=== The problem ===
Reproduce nothing but the closing run of lines: the line with "return low, high" and each line that follows it to the end of the data.

=== Data ===
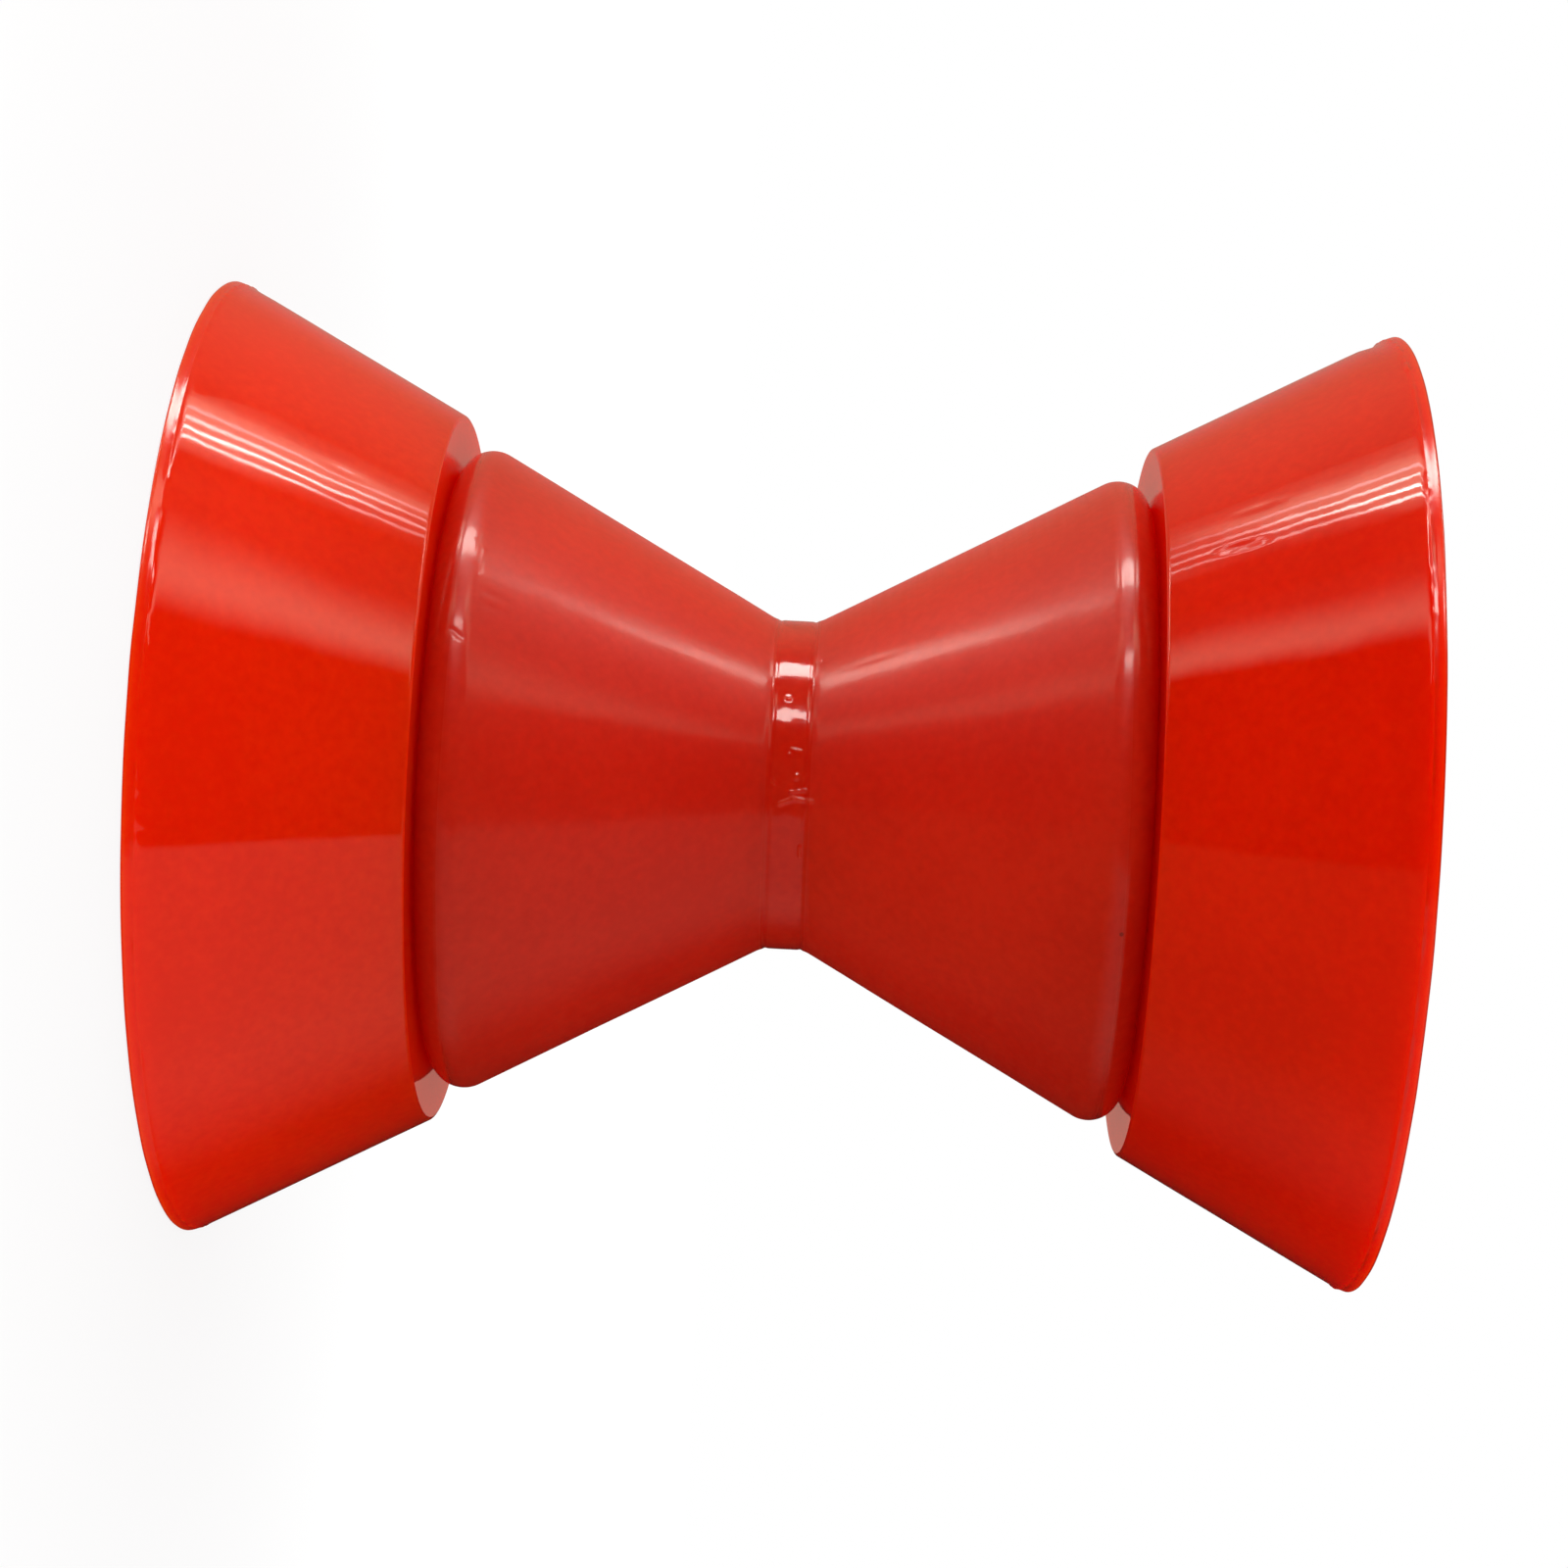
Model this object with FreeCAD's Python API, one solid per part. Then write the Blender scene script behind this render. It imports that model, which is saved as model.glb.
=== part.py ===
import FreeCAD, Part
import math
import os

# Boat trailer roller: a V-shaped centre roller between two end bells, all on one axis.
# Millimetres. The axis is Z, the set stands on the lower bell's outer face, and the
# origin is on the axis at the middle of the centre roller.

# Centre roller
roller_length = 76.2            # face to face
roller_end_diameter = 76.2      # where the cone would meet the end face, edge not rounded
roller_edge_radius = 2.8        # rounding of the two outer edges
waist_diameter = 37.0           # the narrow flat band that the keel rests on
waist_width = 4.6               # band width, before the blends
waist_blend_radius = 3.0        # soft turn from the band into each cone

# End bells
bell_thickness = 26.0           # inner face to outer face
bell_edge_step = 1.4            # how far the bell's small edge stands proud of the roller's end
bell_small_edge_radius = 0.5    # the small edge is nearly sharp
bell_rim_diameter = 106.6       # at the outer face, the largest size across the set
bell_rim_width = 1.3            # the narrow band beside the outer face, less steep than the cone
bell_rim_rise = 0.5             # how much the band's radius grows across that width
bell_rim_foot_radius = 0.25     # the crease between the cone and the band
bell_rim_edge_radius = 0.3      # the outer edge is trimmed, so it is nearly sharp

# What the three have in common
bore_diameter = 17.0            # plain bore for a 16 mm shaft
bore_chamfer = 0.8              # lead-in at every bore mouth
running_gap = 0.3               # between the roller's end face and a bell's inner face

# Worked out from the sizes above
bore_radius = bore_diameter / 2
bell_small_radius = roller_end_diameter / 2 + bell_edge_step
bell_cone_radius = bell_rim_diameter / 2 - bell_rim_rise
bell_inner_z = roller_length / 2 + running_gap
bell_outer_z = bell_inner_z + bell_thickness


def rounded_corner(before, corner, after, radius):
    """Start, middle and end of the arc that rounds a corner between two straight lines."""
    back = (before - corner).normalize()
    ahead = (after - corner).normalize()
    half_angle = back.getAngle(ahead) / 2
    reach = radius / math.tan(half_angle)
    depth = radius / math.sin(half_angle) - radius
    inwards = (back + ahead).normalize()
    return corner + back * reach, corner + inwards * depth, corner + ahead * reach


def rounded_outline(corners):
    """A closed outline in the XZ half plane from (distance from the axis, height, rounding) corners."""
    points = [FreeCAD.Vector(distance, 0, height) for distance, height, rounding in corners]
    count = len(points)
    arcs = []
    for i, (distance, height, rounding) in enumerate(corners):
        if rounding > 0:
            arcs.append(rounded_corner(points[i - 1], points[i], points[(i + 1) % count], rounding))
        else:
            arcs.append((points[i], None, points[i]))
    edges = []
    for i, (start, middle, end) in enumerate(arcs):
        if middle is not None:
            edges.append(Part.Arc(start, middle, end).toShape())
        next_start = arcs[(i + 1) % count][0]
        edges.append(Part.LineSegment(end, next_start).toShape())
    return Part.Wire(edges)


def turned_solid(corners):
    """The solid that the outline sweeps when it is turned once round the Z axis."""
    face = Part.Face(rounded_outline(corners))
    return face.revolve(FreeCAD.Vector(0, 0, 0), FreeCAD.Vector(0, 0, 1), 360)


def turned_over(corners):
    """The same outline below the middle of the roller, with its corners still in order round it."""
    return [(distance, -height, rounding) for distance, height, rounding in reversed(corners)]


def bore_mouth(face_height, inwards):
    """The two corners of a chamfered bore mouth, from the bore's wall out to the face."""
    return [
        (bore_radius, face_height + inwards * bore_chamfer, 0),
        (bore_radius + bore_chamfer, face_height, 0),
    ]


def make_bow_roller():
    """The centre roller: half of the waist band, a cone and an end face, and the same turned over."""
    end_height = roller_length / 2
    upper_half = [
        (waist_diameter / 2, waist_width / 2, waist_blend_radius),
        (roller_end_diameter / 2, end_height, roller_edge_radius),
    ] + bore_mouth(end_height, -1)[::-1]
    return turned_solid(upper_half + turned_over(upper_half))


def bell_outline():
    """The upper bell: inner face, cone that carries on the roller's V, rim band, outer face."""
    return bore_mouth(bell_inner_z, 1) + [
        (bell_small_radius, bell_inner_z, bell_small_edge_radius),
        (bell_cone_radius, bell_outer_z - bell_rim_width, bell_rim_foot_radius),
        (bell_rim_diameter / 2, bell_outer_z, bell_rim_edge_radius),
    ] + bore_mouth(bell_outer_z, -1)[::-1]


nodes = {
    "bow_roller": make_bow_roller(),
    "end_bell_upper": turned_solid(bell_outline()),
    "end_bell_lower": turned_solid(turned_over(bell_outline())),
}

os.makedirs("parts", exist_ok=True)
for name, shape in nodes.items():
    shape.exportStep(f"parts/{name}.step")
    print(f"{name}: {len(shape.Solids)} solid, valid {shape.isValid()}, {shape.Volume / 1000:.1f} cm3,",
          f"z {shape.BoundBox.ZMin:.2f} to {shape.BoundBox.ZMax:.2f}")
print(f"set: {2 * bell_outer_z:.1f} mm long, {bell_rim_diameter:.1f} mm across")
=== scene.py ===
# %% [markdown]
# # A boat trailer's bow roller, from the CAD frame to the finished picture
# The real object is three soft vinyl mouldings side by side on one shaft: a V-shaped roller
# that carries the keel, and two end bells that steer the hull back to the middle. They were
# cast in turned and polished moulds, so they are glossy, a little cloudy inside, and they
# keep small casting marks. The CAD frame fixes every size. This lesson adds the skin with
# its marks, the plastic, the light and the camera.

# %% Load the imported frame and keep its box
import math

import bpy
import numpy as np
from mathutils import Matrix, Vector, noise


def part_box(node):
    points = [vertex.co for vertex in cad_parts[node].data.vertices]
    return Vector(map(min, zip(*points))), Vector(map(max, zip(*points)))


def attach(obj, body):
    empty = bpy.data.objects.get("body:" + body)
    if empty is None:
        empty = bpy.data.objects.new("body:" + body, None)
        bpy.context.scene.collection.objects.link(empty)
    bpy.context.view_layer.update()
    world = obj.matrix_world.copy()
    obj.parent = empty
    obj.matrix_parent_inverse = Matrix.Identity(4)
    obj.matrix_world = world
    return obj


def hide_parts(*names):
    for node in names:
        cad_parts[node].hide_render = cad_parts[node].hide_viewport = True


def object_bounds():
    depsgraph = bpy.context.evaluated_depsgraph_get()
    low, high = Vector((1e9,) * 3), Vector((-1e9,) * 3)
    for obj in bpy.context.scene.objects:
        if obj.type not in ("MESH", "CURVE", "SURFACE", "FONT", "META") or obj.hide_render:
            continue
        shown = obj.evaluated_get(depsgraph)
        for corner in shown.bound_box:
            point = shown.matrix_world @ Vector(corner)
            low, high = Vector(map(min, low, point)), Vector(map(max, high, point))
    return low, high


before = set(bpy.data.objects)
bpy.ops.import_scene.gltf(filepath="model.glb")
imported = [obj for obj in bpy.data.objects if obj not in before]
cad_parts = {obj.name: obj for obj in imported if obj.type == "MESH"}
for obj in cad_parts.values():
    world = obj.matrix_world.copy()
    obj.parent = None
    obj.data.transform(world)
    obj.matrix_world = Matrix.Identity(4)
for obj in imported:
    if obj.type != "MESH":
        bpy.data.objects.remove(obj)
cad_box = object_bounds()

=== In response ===
    return low, high


before = set(bpy.data.objects)
bpy.ops.import_scene.gltf(filepath="model.glb")
imported = [obj for obj in bpy.data.objects if obj not in before]
cad_parts = {obj.name: obj for obj in imported if obj.type == "MESH"}
for obj in cad_parts.values():
    world = obj.matrix_world.copy()
    obj.parent = None
    obj.data.transform(world)
    obj.matrix_world = Matrix.Identity(4)
for obj in imported:
    if obj.type != "MESH":
        bpy.data.objects.remove(obj)
cad_box = object_bounds()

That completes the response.